Для рядового читателя, полюбившего книги Диккенса, он прежде всего юморист; второе, что в нем ценят, — это его способность трогать сердца. И конечно, рядовой читатель правильно решил для себя этот вопрос: мытарства тех одиноких месяцев, подавленный страх, стыд и ощущение покинутости так глубоко въелись в душу Диккенса, что никто из писателей (за исключением Достоевского, Гиссинга{18} и Джека Лондона) не мог в равной мере отождествлять себя с париями.

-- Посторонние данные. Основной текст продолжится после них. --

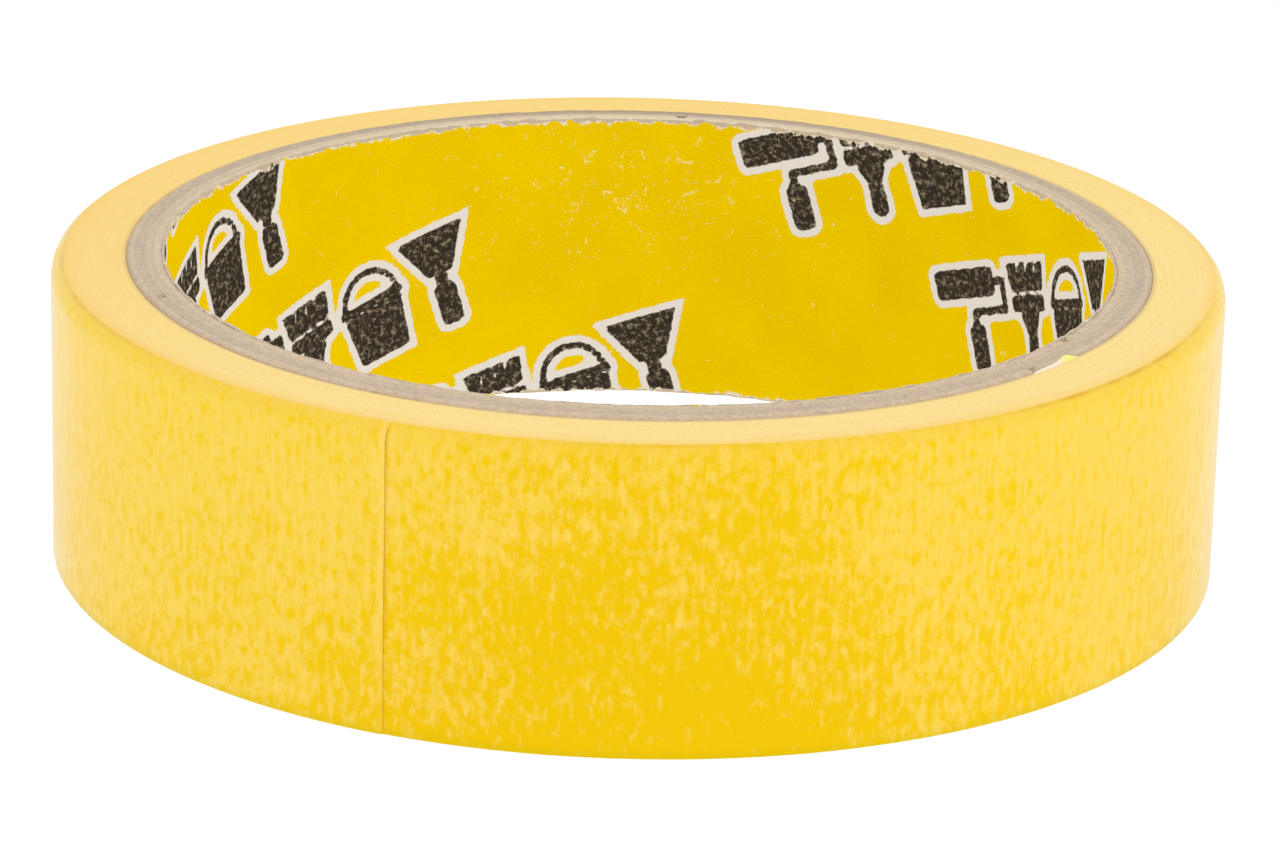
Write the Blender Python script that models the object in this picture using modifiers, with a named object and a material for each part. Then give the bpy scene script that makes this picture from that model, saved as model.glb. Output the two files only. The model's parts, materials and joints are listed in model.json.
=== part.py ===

В свои романы он перенес из этих мрачных месяцев почти всех встреченных им людей, но важнее всего, как он изобразил самого себя: от маленького Дэвида Копперфилда через Артура Кленнэма к Пипу жизненный опыт этого периода постепенно утрачивает свою романтическую окраску и в конце концов Диккенс сурово осудит усвоенный им в семье снобизм и ощущение избранности, а также пристрастие к материальным благам, возникшее у него в те дни, когда ему мальчиком приходилось без чужой помощи выкарабкиваться из нужды. Эти месяцы, бесспорно, послужили импульсом чуть ли не для всего его творчества. Без них мы не имели бы лучших романов Диккенса. И все же, мне кажется, нельзя не признать, что они слишком ограничили круг его творческих интересов.